The invention described in this document, however, transduces incoming pressure waves directly into comprehensible language text (e.g. a string of English words) that is presented to external programs or devices. In order to accomplish this functionality the microphone incorporates internal circuitry that converts the signals generated from sensing the incoming pressure waves to a human-readable language. This circuitry could take various forms, including ASIC processors, analog VLSI circuitry or circuit board incorporating conventional processors, incorporating classification or recognition firmware.

The text transduced by the microphone is then appropriately encoded and transferred to any external computing device that can use correctly a software driver program that helps the device to interface correctly with the Text Microphone. The invention does not, however, include the specific drivers that may be used to read the text data output by the microphone, such drivers being specific to the operating system and application that uses the text microphone.

Similarly to conventional microphones, the text microphone may be constructed to specification. For example, a particular Text Microphone may be constructed to optimally transducer speech generated by a female human child in an automobile. Thus, a user may build, obtain or purchase a text microphone for a set of specifications that they stipulate. Thus, the specifications for a Text Microphone used to transducer speech may include the following: gender of user for which the microphone works, language, nativity and accent of user, operating environment in which it will be used, etc. On the other hand, a Text Microphone meant to transduce other audio signals may be specified by the kind of sounds it must transduce, such as sounds in a battle field.

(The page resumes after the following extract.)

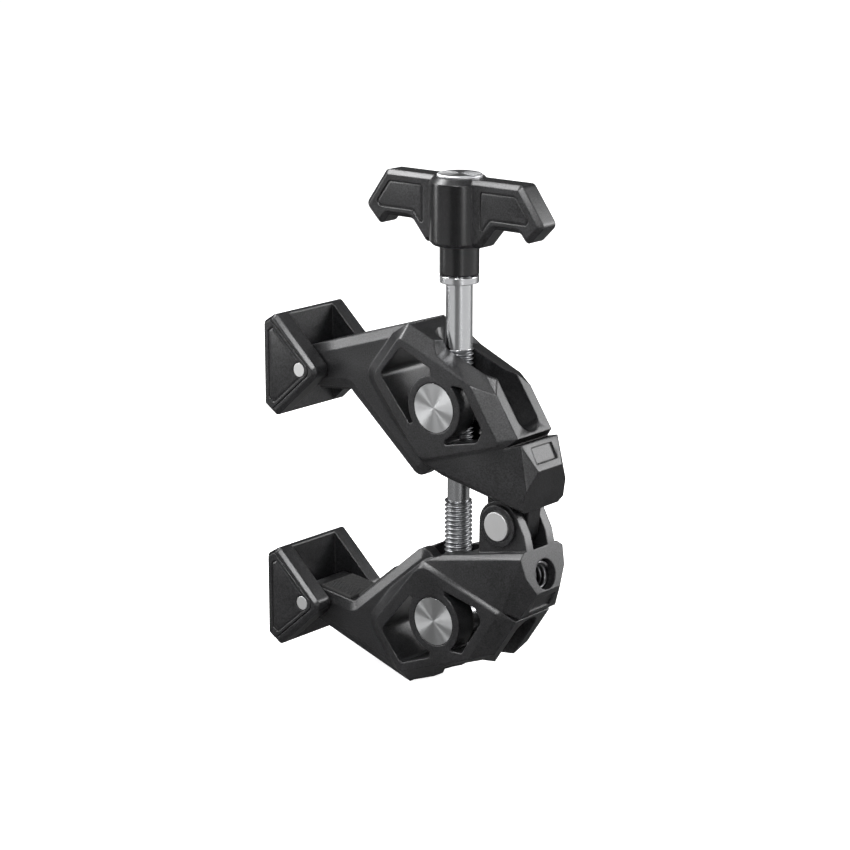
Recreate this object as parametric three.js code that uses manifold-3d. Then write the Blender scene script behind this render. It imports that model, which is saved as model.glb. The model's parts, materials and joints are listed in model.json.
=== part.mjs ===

FIG. 1 is a block diagram of the invention; and

FIG. 2 is a block diagram of one embodiment of the invention.


System Structure

  • FIG. 1 shows a Microphone (102) that senses incoming pressure waves (101) and outputs text strings (103). The text string is a faithful and precise (to the extent possible based on the current state-of-art in the related technology) hypothesis of the sounds underlying the pressure waves captured by the microphone. Although this is predominantly expected to be human speech, the hypothesis is not confined to human speech. It includes all sounds, atomized and described by text in some manner, such as the example string shown in FIG. 1.
  • FIG. 2 shows how the invention may be embodied based on current and existing scientific know-how in the related fields. The diagram shows the internal structure of a Text Microphone:
  • The incoming pressure wave (201) is incident on a microphone element (202) and is captured as an analog electrical waveform by the element. This analog signal is sent to an analog-to-digital (A/D) converter (203) and is digitized by this element. The A/D converter interfaces through an appropriate protocol with a processor board (204) that uses a standard operating system such as embedded Linux to function. The processor board has a memory module that is sufficient to hold an Automatic Sound Recognition (ASoR) systems. An ASoR system can, for example, be a modified version of a voice recognition system that is traditionally used in various software applications (such as dictation systems) to perform speech recognition. The ASoR system generates strings of text in a particular format most suited to the processor board capabilities. This text is then fed into a Text encoder (205), that encodes it in a format suitable for electronic transfer to external systems or devices that can store, display or process the text (e.g, a standard desktop computer that takes in text through the keyboard, a telephone or fax that display and processes a number or message, etc.). Extending the technical notations used for such systems in the scientific literature, we will call the particular variety of ASoR systems that are embedded in the memory of the processor board in the Text Microphone as an Embedded-ASoR or E-ASoR system.